We must initially note that we agree with the Board's conclusion that claimant's inadvertent omission of his self-employment activities on his original application does not render that application invalid.

[ 91 Pa. Commw. Page 529]

We have held that a claimant was disqualified from receiving benefits under Section 401(c) where the claimant has withheld pertinent information from an application for benefits where such withholding was "due to an act of the recipient to which blame, impropriety, shortcoming, censure or culpability attaches," Rohrbach v. Unemployment Compensation Board of Review, 69 Pa. Commonwealth Ct. 172, 175, 450 A.2d 323, 325 (1982), thereby requiring the claimant to repay benefits received because of a fault overpayment. Accord Amspacher v. Unemployment Compensation Board of Review, 84 Pa. Commonwealth Ct. 447, 479 A.2d 688 (1984); Gordon v. Unemployment Compensation Board of Review, 80 Pa. Commonwealth Ct. 599, 471 A.2d 1343 (1984); See also Heckman v. Unemployment Compensation Board of Review, 81 Pa. Commonwealth Ct. 558, 474 A.2d 73 (1984).

In Hunt v. Unemployment Compensation Board of Review, 8 Pa. Commonwealth Ct. 577, 302 A.2d 866 (1973), we discussed the meaning of "valid application for benefits."

The Board interprets § 4(w)(1) of the Law to require that any application must be in accordance with the provisions of § 401(a), (b) and (d). Therefore, because the Board has determined that the claimant is disqualified under § 401(d), her application is invalid in that her claim was not made 'in the proper manner and on the form prescribed by the department.' Presumably then, if the Board had found that the appellant was 'able and available for suitable work' as prescribed by § 401(d), her application would have been valid.

The flaw in this circular reasoning is readily apparent. It is proper that the Unemployment Compensation Law require an application for

[ 91 Pa. Commw. Page 530]

    compensation be in accordance with all its provisions, both substantive and procedural. But it is unrealistic for the Board to expect a claimant to foresee the Board's ultimate disposition of her claim and that in failing to do so she violates § 401(c).

§ 401(c) is a procedural requirement calling for the use of proper forms when one applies for compensation. The Board's attempt to invest this section with substantive requirements is erroneous and is needless in arriving at a just adjudication.

Id. at 580-81, 302 A.2d at 868. Further, in Colello v. Unemployment Compensation Board of Review, 89 Pa. Commonwealth Ct. 354, 492 A.2d 769 (1985), we held that the failure to disclose material facts on an application for benefits had no legal consequence on the validity of that application because no section of the act specified that such failure to disclose rendered the application invalid.

Our research has revealed no cases where a claimant has been held to have filed an invalid application for benefits under Section 401(c) of the Law unless there was the additional conclusion that the claimant was liable to repay fault overpayments pursuant to Section 804(a).

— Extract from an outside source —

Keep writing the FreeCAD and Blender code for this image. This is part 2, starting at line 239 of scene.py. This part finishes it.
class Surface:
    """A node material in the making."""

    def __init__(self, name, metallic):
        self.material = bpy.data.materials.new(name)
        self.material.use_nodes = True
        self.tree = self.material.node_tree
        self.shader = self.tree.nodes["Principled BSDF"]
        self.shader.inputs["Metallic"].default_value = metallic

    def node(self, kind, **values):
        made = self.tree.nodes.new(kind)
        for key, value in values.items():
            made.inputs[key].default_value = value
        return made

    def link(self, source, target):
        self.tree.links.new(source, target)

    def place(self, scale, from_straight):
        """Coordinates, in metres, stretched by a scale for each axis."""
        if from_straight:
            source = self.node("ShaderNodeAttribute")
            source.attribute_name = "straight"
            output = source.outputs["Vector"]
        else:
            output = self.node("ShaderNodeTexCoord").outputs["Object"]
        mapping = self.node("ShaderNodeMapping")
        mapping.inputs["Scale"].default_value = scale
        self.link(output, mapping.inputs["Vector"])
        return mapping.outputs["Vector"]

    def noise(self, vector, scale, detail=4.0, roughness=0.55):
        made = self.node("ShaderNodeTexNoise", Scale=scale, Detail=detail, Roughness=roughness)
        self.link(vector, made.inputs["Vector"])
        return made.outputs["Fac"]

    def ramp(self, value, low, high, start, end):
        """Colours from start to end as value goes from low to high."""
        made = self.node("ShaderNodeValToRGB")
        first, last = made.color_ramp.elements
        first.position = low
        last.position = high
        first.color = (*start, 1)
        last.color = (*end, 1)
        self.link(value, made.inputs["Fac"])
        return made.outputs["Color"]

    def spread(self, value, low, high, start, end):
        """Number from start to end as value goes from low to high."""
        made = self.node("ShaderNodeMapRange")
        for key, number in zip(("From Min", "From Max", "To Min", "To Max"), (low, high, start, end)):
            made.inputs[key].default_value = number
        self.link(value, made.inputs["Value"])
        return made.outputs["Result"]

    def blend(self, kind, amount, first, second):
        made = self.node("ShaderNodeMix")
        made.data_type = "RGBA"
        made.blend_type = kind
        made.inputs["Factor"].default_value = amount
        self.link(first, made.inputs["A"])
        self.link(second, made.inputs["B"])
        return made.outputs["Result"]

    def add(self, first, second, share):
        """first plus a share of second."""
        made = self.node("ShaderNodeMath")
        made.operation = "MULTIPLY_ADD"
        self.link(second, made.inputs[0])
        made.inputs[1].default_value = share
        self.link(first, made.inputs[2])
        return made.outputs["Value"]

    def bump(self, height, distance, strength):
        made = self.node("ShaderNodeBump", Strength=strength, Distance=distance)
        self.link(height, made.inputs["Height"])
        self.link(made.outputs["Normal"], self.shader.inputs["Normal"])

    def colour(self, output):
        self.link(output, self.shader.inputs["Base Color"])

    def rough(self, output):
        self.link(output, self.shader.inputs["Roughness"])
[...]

In light of Hunt and Colello, we must hold that claimant's initial application for benefits was valid.

Turning finally to the Board's conclusion that claimant was ineligible because of his failure to reveal the self-employment activity on his weekly claims, our same reasoning is again applicable. If an initial application is valid despite an inadvertent omission, a weekly claim for benefits is not rendered invalid where the omitted information is based on the same misunderstanding. In attempting to distinguish between

[ 91 Pa. Commw. Page 531]

    an initial application and weekly claims, the Board reads into Section 401(c) of the Law something that our review of that Section convinces us is nonexistent.



Now, September 10, 1985, the February 1, 1983, orders of the Unemployment Compensation Board of Review at Nos. B-214283 and B-214284 are reversed.

Judge Williams, Jr., did not participate in the decision in this case.